### What the exercise asks
Which lines come from the start of the records through the line that holds "the flat back."? Write them out word for word.
***
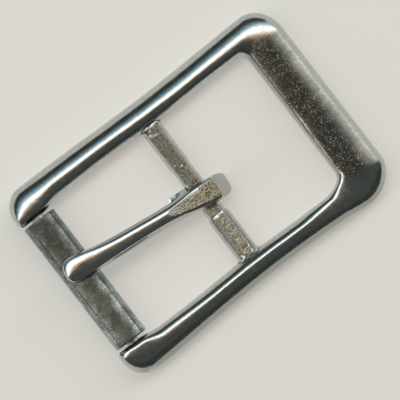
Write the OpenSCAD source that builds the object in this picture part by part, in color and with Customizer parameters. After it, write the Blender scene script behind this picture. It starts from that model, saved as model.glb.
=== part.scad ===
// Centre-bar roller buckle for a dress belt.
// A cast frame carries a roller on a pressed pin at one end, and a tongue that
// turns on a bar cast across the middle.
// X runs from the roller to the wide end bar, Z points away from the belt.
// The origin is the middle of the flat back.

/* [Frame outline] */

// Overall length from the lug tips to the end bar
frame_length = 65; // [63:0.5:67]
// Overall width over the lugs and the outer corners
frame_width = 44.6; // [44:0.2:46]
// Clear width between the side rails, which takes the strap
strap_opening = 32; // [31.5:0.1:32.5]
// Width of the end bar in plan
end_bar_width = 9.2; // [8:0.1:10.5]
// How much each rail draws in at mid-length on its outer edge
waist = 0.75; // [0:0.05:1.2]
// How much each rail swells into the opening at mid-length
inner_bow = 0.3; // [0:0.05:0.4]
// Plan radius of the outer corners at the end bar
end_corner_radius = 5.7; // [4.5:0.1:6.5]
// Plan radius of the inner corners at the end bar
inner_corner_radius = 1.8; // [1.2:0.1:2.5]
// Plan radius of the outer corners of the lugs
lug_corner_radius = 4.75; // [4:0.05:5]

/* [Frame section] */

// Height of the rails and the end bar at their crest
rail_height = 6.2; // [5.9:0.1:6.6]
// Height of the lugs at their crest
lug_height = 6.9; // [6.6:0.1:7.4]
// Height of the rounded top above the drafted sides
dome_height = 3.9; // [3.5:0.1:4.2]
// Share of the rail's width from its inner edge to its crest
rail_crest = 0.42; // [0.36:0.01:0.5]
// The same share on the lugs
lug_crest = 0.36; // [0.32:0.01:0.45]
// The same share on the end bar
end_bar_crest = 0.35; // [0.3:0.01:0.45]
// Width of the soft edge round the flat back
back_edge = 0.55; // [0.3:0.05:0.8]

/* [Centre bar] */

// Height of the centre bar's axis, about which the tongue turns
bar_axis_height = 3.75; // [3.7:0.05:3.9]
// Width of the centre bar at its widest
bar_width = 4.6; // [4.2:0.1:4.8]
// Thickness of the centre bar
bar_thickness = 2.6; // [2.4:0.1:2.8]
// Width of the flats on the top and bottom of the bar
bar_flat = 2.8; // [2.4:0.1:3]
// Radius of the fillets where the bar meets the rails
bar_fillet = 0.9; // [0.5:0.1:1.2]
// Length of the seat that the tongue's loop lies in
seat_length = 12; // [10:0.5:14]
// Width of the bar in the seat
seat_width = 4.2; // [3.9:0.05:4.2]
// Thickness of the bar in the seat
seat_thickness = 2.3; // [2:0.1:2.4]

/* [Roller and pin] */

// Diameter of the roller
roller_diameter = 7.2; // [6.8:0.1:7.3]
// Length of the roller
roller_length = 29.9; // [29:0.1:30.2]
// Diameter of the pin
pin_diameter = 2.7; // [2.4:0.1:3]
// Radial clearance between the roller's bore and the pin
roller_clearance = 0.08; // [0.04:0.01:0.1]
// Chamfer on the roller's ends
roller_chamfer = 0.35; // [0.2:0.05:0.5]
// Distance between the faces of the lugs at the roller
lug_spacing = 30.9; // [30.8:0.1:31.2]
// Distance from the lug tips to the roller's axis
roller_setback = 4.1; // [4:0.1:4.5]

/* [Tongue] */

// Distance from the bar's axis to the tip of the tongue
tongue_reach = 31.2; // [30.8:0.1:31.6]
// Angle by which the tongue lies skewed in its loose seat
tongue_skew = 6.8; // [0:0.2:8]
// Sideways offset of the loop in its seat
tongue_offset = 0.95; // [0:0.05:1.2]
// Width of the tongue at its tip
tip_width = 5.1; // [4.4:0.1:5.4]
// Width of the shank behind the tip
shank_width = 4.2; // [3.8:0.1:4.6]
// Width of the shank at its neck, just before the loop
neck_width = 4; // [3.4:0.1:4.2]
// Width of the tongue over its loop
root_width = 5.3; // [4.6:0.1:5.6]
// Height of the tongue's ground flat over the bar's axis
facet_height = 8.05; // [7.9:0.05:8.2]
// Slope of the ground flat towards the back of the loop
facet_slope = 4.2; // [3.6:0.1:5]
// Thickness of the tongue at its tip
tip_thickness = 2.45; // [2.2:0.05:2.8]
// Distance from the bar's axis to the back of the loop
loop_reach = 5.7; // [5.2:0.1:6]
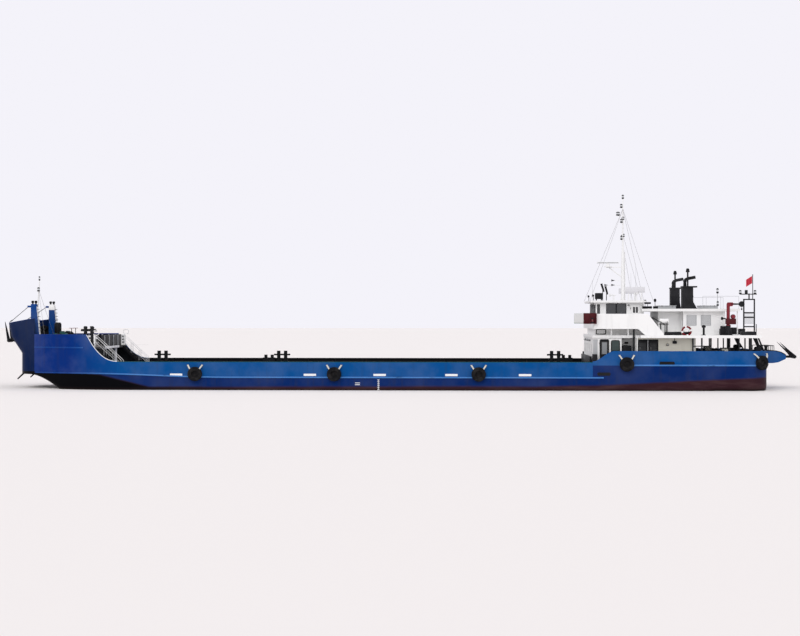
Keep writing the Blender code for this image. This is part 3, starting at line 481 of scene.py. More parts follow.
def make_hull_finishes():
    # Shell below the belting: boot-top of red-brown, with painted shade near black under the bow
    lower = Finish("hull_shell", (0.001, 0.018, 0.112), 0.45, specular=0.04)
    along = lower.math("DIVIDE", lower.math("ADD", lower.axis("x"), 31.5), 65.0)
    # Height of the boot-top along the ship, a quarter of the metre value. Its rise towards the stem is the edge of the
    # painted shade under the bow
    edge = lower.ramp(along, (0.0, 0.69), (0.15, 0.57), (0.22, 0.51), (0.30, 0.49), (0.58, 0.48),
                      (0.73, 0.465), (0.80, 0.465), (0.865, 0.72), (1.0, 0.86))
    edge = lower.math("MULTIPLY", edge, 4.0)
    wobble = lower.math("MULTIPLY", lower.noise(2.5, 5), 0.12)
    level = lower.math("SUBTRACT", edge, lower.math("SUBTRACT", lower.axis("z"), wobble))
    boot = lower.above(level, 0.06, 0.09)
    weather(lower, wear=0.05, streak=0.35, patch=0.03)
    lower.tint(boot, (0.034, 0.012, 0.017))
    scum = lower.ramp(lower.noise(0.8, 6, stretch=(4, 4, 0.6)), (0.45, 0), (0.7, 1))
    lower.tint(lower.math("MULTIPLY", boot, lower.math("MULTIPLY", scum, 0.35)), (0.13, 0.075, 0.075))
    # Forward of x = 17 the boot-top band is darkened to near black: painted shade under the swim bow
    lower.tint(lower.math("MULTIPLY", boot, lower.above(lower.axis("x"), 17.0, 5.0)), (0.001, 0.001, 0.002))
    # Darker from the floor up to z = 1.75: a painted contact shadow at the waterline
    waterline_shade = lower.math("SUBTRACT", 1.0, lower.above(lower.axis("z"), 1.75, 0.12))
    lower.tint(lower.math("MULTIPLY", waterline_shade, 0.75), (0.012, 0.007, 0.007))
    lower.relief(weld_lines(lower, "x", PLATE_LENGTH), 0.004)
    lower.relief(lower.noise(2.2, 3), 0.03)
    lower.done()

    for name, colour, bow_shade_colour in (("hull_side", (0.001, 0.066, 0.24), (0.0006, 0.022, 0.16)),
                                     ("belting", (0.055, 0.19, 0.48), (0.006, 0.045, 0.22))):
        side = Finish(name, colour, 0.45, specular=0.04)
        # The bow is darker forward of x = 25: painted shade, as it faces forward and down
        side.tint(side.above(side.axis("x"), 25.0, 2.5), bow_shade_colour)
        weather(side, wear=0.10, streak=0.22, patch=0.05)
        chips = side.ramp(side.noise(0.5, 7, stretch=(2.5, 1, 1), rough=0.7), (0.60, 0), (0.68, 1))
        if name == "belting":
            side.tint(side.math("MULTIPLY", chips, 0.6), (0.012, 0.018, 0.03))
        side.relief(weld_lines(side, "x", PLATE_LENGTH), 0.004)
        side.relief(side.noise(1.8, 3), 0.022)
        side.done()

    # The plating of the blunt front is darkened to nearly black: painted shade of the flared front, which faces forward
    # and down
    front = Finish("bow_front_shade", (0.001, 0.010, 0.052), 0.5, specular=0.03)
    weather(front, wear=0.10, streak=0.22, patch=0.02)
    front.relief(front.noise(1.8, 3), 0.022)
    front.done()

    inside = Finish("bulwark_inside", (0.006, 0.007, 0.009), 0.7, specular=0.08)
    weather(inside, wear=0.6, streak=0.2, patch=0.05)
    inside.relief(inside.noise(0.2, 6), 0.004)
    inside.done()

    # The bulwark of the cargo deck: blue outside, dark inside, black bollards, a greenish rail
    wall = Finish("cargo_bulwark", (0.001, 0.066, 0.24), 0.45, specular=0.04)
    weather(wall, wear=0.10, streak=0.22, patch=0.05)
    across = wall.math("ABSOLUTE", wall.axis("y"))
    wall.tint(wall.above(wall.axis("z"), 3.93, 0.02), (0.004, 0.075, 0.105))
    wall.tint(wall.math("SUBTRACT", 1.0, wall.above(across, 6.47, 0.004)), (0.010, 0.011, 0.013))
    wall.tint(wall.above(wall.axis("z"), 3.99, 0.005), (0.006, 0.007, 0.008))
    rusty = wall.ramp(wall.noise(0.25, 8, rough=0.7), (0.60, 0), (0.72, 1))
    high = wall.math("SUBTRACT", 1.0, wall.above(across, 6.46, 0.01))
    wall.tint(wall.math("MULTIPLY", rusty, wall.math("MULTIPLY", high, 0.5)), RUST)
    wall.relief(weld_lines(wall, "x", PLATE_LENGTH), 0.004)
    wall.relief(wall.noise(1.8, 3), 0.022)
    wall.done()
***
### Solution
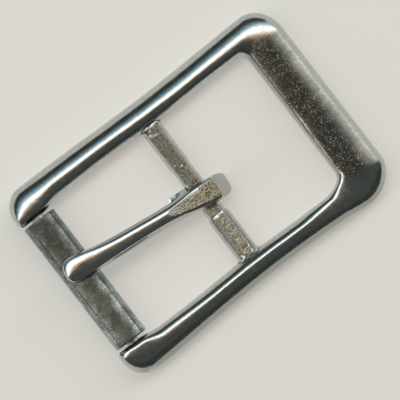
Write the OpenSCAD source that builds the object in this picture part by part, in color and with Customizer parameters. After it, write the Blender scene script behind this picture. It starts from that model, saved as model.glb.
=== part.scad ===
// Centre-bar roller buckle for a dress belt.
// A cast frame carries a roller on a pressed pin at one end, and a tongue that
// turns on a bar cast across the middle.
// X runs from the roller to the wide end bar, Z points away from the belt.
// The origin is the middle of the flat back.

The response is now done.